Show each line from the listing that includes the word "frame".

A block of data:
----

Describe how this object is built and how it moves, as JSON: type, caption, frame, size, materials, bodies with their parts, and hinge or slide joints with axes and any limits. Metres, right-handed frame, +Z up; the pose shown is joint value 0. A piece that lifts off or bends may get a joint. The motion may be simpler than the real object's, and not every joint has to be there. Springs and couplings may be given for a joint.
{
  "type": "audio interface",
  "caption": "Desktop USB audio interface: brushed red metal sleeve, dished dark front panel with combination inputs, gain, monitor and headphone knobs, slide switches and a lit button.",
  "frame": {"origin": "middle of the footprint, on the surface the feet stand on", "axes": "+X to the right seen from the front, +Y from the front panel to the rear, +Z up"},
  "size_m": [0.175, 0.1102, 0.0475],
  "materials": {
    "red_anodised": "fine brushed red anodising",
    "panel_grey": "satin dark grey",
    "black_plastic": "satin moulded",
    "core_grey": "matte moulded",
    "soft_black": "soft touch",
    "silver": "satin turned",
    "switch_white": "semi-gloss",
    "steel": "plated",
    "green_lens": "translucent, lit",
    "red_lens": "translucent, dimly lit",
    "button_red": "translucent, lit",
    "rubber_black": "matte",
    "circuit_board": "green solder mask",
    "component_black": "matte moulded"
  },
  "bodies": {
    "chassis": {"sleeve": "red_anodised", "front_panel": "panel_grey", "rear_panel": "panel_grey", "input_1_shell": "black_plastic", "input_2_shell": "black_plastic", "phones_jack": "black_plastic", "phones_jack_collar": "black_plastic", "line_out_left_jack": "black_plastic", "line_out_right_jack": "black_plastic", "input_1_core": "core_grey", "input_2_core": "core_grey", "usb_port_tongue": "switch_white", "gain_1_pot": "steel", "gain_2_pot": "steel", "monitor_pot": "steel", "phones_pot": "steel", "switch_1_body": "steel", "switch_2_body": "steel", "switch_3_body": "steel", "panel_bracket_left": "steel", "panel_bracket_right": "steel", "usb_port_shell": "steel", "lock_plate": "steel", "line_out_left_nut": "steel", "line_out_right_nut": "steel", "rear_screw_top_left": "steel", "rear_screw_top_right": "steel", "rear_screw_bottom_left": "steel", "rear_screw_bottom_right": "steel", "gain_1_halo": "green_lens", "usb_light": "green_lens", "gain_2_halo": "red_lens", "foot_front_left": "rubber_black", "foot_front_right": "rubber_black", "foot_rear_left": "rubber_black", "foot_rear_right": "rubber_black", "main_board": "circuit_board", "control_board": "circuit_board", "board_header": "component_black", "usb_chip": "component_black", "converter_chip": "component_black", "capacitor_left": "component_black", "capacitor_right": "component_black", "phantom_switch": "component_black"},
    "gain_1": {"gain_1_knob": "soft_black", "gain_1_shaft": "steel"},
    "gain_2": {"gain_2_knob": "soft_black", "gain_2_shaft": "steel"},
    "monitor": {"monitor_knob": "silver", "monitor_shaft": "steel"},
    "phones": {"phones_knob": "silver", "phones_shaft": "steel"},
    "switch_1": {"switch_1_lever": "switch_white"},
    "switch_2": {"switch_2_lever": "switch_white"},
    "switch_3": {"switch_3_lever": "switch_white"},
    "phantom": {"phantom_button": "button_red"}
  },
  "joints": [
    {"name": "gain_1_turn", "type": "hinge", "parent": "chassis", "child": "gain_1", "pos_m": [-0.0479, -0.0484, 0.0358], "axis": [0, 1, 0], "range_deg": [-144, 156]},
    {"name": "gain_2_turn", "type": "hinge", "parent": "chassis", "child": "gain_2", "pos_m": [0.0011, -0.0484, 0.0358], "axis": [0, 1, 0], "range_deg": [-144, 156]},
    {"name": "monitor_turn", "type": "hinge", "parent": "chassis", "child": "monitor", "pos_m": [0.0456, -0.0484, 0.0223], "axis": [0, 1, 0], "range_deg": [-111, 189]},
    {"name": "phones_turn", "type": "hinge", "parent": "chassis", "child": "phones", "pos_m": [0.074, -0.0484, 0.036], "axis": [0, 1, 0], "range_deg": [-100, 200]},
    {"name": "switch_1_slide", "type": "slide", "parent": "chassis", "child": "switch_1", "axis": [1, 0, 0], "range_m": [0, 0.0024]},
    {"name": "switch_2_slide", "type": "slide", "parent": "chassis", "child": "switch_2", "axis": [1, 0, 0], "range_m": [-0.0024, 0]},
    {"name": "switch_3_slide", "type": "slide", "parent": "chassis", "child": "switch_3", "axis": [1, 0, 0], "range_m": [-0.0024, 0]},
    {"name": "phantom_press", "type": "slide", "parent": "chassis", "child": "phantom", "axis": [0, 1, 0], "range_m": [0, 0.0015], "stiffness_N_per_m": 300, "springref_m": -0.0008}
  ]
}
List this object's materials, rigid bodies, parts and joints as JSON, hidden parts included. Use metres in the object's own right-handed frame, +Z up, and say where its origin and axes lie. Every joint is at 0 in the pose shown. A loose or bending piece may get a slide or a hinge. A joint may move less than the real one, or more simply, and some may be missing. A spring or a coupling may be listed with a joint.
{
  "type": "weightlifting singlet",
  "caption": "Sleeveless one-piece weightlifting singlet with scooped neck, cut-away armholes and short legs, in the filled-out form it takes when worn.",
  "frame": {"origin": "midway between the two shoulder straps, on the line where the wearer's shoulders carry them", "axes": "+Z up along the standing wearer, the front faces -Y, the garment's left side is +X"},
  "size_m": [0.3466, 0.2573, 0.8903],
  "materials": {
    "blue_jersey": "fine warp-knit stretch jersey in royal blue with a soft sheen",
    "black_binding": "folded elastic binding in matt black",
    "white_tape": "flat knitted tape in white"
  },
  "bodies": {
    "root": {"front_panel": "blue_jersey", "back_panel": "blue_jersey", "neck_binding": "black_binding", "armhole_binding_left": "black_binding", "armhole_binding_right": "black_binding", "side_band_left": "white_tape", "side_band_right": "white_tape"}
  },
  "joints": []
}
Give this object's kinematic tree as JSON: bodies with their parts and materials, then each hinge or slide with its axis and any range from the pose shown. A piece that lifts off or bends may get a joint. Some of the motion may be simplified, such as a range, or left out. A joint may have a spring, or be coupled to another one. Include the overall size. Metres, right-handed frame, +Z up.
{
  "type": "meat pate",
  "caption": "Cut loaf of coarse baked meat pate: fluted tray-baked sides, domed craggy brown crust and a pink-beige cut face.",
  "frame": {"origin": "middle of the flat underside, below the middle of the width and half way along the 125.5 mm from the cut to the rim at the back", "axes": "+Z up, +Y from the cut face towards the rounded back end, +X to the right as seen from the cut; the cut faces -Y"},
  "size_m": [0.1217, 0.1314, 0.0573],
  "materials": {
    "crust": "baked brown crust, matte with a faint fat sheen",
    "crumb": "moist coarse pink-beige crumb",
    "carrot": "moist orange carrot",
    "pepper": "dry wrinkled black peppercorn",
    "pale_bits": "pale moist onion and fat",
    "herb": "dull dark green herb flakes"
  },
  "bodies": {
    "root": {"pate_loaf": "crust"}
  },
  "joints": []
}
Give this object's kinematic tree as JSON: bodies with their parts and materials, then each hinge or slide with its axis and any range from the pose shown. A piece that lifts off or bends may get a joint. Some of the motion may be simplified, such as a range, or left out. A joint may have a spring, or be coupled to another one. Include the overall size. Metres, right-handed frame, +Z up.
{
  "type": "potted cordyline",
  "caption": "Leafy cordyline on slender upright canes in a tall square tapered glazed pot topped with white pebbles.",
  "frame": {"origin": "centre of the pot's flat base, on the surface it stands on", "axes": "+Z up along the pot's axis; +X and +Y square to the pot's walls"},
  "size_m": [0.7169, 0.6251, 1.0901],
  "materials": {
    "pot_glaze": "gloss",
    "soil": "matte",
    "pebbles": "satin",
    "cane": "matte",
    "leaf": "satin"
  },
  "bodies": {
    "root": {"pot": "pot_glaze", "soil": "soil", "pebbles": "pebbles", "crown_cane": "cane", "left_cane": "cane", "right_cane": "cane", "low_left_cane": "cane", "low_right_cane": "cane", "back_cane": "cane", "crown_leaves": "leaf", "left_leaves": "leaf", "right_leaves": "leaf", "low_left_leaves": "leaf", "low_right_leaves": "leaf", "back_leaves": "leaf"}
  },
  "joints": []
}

----

- [EXERCISE RESULT]
Describe how this object is built and how it moves, as JSON: type, caption, frame, size, materials, bodies with their parts, and hinge or slide joints with axes and any limits. Metres, right-handed frame, +Z up; the pose shown is joint value 0. A piece that lifts off or bends may get a joint. The motion may be simpler than the real object's, and not every joint has to be there. Springs and couplings may be given for a joint.
  "frame": {"origin": "middle of the footprint, on the surface the feet stand on", "axes": "+X to the right seen from the front, +Y from the front panel to the rear, +Z up"},
List this object's materials, rigid bodies, parts and joints as JSON, hidden parts included. Use metres in the object's own right-handed frame, +Z up, and say where its origin and axes lie. Every joint is at 0 in the pose shown. A loose or bending piece may get a slide or a hinge. A joint may move less than the real one, or more simply, and some may be missing. A spring or a coupling may be listed with a joint.
  "frame": {"origin": "midway between the two shoulder straps, on the line where the wearer's shoulders carry them", "axes": "+Z up along the standing wearer, the front faces -Y, the garment's left side is +X"},
Give this object's kinematic tree as JSON: bodies with their parts and materials, then each hinge or slide with its axis and any range from the pose shown. A piece that lifts off or bends may get a joint. Some of the motion may be simplified, such as a range, or left out. A joint may have a spring, or be coupled to another one. Include the overall size. Metres, right-handed frame, +Z up.
  "frame": {"origin": "middle of the flat underside, below the middle of the width and half way along the 125.5 mm from the cut to the rim at the back", "axes": "+Z up, +Y from the cut face towards the rounded back end, +X to the right as seen from the cut; the cut faces -Y"},
Give this object's kinematic tree as JSON: bodies with their parts and materials, then each hinge or slide with its axis and any range from the pose shown. A piece that lifts off or bends may get a joint. Some of the motion may be simplified, such as a range, or left out. A joint may have a spring, or be coupled to another one. Include the overall size. Metres, right-handed frame, +Z up.
  "frame": {"origin": "centre of the pot's flat base, on the surface it stands on", "axes": "+Z up along the pot's axis; +X and +Y square to the pot's walls"},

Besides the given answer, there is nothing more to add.